Bench warming Colin was a star.
When his contract was ready for review last month, he was let go. The guy can’t perform the way he did before. That should be obvious.
Kaepernick wasn’t having it.
He threw a fit. He wanted full pay and real play.
Sorry sunshine. Injured players no longer matter.
Then he began to give one interview after another about racial injustice.
It was an awfully bold move for a kid who grew up in an affluent white suburb in a white family but okay, we don’t judge.
He even had the nerve to get Spike Lee on board for the cause.
Maybe it was a growth spurt. Maybe it was an act of rebellion.
What it sure as shooting wasn’t was a cry for compassion from an oppressed black youth.
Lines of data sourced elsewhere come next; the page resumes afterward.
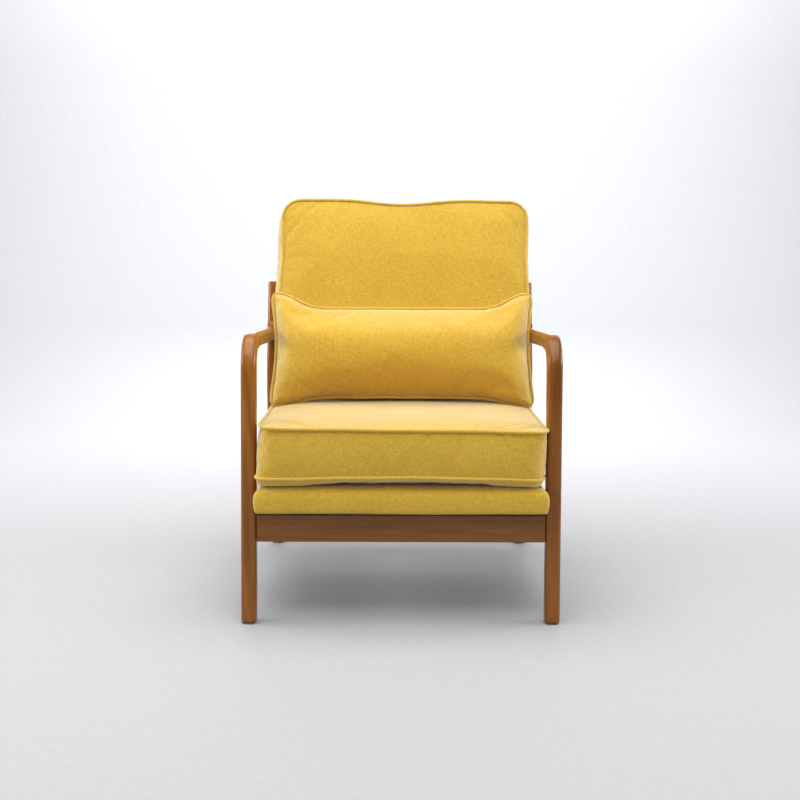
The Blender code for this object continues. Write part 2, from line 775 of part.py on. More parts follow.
def platform_screw(name, end, sign):
    """A pan-head screw up through the corner block into the platform's board."""
    start, direction, hole = screw_place(end, sign)
    length = hole[-1][0] - GAP
    profile = [
        (0.0, SCREW_CROWN_RADIUS),
        (SCREW_HEAD_RIM, SCREW_HEAD_RADIUS),
        (SCREW_HEAD_HEIGHT - GAP, SCREW_HEAD_RADIUS),
        (SCREW_HEAD_HEIGHT - GAP, SCREW_RADIUS),
        (length - SCREW_POINT_LENGTH, SCREW_RADIUS),
        (length, SCREW_POINT_RADIUS),
    ]
    return turned(name, start, direction, profile, STEEL)


# ---- Seat platform ----


def platform_pieces():
    """The dust cover, the board and the padded, covered body of the platform."""
    half = PLATFORM_HALF_WIDTH
    cover = block(
        "dust_cover",
        at(-half + COVER_INSET, PLATFORM_FRONT + COVER_INSET, COVER_BOTTOM),
        at(half - COVER_INSET, PLATFORM_BACK - COVER_INSET, COVER_BOTTOM + COVER_THICKNESS),
        LINING,
    )
    board_low = at(-half + BOARD_INSET, PLATFORM_FRONT + BOARD_INSET, PLATFORM_BOTTOM)
    board_high = at(half - BOARD_INSET, PLATFORM_BACK - BOARD_INSET, PLATFORM_BOTTOM + BOARD_THICKNESS)
    board = block("platform_board", board_low, board_high, PLY)
    pad_low = at(-half, PLATFORM_FRONT, PLATFORM_BOTTOM)
    pad_high = at(half, PLATFORM_BACK, PLATFORM_TOP)
    pad = block("platform_pad", pad_low, pad_high, FABRIC)
    round_edges(pad, PLATFORM_EDGE, PLATFORM_EDGE_STEPS)
    margin = Vector((GAP, GAP, GAP))
    below = PLATFORM_EDGE * AXIS_Z
    cut(pad, block("cut_platform_pad_board", board_low - margin - below, board_high + margin, None))
    for end in ("front", "rear"):
        for side, sign in SIDES.items():
            for piece in (cover, board):
                drill(piece, f"screw_{end}_{side}", *screw_place(end, sign))


# ---- Cushions ----


def cushion(name, profile):
    """A box cushion: its side profile, as (depth, height) points, across the chair, with round edges."""
    outline = [at(-CUSHION_HALF_WIDTH, *point) for point in profile]
    made = prism(name, outline, 2 * CUSHION_HALF_WIDTH * AXIS_X, FABRIC)
    return round_edges(made, CUSHION_EDGE, CUSHION_EDGE_STEPS)


def seat_cushion():
    bottom = PLATFORM_TOP + CUSHION_GAP
    profile = [
        (SEAT_CUSHION_FRONT, bottom),
        (SEAT_CUSHION_BACK, bottom),
        (SEAT_CUSHION_BACK, SEAT_CUSHION_TOP),
        (SEAT_CUSHION_FRONT, SEAT_CUSHION_TOP),
    ]
    return cushion("seat_cushion", profile)


def back_cushion():
    """It leans back, and is squashed flat where it stands on the seat cushion."""
    bottom = SEAT_CUSHION_TOP + CUSHION_GAP
    up = Vector((math.sin(RECLINE), math.cos(RECLINE)))
    rearwards = Vector((math.cos(RECLINE), -math.sin(RECLINE)))
    face = Vector((BACK_FACE_DEPTH, BACK_FACE_HEIGHT))
    top_front = face + (BACK_CUSHION_TOP - BACK_FACE_HEIGHT) / up.y * up
    bottom_front = face + (bottom - BACK_FACE_HEIGHT) / up.y * up
    profile = [
        bottom_front,
        Vector((back_cushion_rear(bottom), bottom)),
        top_front + BACK_CUSHION_THICKNESS * rearwards,
        top_front,
    ]
    return cushion("back_cushion", profile)


def softened(value, power):
    """A sine or cosine raised to a power that squares off the curve, with its sign kept."""
    return math.copysign(abs(value) ** power, value)


def lumbar_pillow():
    """A plump pillow that leans on the back cushion: a rectangle in plan that thins to its edge."""
    rearwards, up = lean_axes(RECLINE)
    face_depth = BACK_FACE_DEPTH + (PILLOW_CENTRE_HEIGHT - BACK_FACE_HEIGHT) * math.tan(RECLINE)
    away = PILLOW_HALF_THICKNESS + CUSHION_GAP
    centre = at(0, face_depth - away / math.cos(RECLINE), PILLOW_CENTRE_HEIGHT)
    shape = bmesh.new()
    poles = [shape.verts.new(centre - sign * PILLOW_HALF_THICKNESS * rearwards) for sign in (1, -1)]
    loops = []
    for row in range(1, PILLOW_ROWS):
        latitude = math.pi * (row / PILLOW_ROWS - 0.5)
        spread = softened(math.cos(latitude), PILLOW_THICKNESS_POWER)
        thickness = PILLOW_HALF_THICKNESS * softened(math.sin(latitude), 1.0)
        loop = []
        for column in range(PILLOW_COLUMNS):
            longitude = 2 * math.pi * column / PILLOW_COLUMNS
            x = PILLOW_HALF_WIDTH * spread * softened(math.cos(longitude), PILLOW_PLAN_POWER)
            rise = PILLOW_HALF_HEIGHT * spread * softened(math.sin(longitude), PILLOW_PLAN_POWER)
            loop.append(shape.verts.new(centre + x * AXIS_X + rise * up + thickness * rearwards))
        loops.append(loop)
    for near, far in zip(loops, loops[1:]):
        for i, vert in enumerate(near):
            j = (i + 1) % PILLOW_COLUMNS
            shape.faces.new((vert, near[j], far[j], far[i]))
    for pole, loop in zip(poles, (loops[0], loops[-1])):
        for i, vert in enumerate(loop):
            shape.faces.new((pole, vert, loop[(i + 1) % PILLOW_COLUMNS]))
    return add_object("lumbar_pillow", shape, FABRIC)


# ---- The chair ----


def build_side(side, sign):
    """One side frame with its dowels, glides, bolts and nuts."""
    rear_bolt_depth = post_centre_at(BOLT_HEIGHT).x
    front_leg(side, sign)
    armrest(side, sign)
    rear_post(side, sign)
    side_rail(side, sign)
    arm_way = in_side(arm_direction())
    dowel(f"arm_front_dowel_{side}", arm_front_middle(sign), arm_way)
    dowel(f"arm_rear_dowel_{side}", arm_rear_middle(sign), arm_way)
    dowel(f"side_front_dowel_{side}", side_dowel_middle(sign, front=True), AXIS_Y)
    dowel(f"side_rear_dowel_{side}", side_dowel_middle(sign, front=False), AXIS_Y)
    glide(f"front_glide_{side}", sign * BAR_X, 0.0, LEG_DEPTH)
    foot = post_centre_at(GLIDE_HEIGHT).x
    foot_length = FOOT_THICKNESS / post_direction(upper=False).y
    glide(f"rear_glide_{side}", sign * BAR_X, foot, foot_length)
    for end, depth in (("front", 0.0), ("rear", rear_bolt_depth)):
        bolt(f"{end}_bolt_{side}", sign, depth)
        barrel_nut(f"{end}_barrel_nut_{side}", sign, depth)
        corner_block(end, side, sign)
        platform_screw(f"platform_screw_{end}_{side}", end, sign)


def build_chair():
    for side, sign in SIDES.items():
        build_side(side, sign)
    cross_rail("front_rail", front_rail_middle())
    cross_rail("rear_rail", REAR_RAIL_DEPTH)
    centre_stretcher()
    for name, centre, lean, height in back_members():
        back_member(name, centre, lean, height)
    platform_pieces()
    seat_cushion()
    back_cushion()
    lumbar_pillow()


clear_scene()
build_chair()
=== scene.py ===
import json
import math
import random

import bpy
import numpy as np
from mathutils import Matrix, Vector, noise
from mathutils.kdtree import KDTree


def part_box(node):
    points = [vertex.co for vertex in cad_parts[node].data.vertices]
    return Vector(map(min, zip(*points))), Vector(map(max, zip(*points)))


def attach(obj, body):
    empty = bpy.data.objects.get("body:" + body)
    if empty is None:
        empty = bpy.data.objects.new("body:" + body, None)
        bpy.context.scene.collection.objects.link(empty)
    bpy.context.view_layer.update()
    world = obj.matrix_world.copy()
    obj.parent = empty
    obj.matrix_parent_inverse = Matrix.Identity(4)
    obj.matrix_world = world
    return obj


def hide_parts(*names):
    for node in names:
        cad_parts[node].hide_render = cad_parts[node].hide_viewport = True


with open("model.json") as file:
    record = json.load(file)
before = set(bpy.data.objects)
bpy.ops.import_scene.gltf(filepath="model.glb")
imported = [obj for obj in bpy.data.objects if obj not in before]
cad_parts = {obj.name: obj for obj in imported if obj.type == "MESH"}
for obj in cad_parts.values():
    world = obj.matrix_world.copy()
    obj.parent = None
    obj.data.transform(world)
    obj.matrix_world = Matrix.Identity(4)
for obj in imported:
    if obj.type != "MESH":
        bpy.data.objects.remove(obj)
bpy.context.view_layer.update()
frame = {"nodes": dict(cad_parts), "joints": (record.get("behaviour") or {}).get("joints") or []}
scene = bpy.context.scene

# %% [markdown]
# Depths are easier to think about when they are counted backwards from the front legs, as a chair maker
# does. The leg is 36 mm deep, so its own box gives where depth zero lies. The back's lean is read from the
# axis along which the back cushion lifts.
# %% Places on the chair
LEG_DEPTH = 0.036
GAP = 0.0004  # between two pieces that touch
front_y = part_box("front_leg_left")[0].y + LEG_DEPTH / 2  # the middle of the front legs
inner_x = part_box("front_leg_right")[0].x
lift_axis = next(Vector(j["axis"]) for j in frame["joints"] if j["name"] == "back_cushion_lift")
recline = math.atan2(lift_axis.y, lift_axis.z)
print(f"depth zero at y {front_y:.4f}, legs' inner faces at x {inner_x:.4f}")
print(f"the back leans by {math.degrees(recline):.1f} degrees")

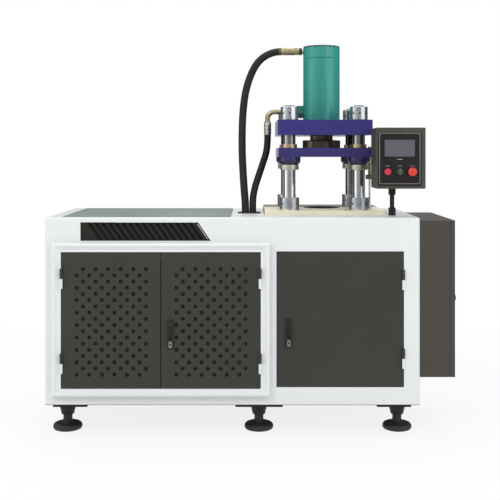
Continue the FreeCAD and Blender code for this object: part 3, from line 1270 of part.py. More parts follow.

Nor was it some glorious gift of celebrity empathy in effort to raise up a beleaguered community.
None of that mattered at all to politicians seeking to capitalize on racial division or anti Trump sentiment.
This weekend president Trump had had enough.
He encouraged team owners to fire any player who feels too encroached upon to stand for the star-spangled banner.
The men and women who have fought and sacrificed for this country are and have been grievously offended by a collection of egregiously overpaid athletic entertainers with a disproportionate number of violent criminal offenses, including but not limited to child abuse, spousal abuse, rape, assault, assault with a deadly weapon and although this may not be the legal term, brandishing and shooting a gun in a nightclub, which seems to be a thing, making some kind of grandiose statement of kneeling during the national anthem.
Can they do it?
Is that their right?
Well, until their employers grow a spine and fire them, guess so.
What you disgraceful, overly indulged, short term, celebrities better realize is that the very instant your entertainment value expires, so does your clout and your cash flow.
Get used to kneeling now kiddies. It’s good prep for your future.
God bless those patriots who buck the trend.
Alejandro Villanueva of the Steelers, we salute you.
3 tours as an army ranger in Afghanistan and now a pro football player?
He came out onto the field despite the admonitions of his coach.
That, my friends is an American that we can all proud of.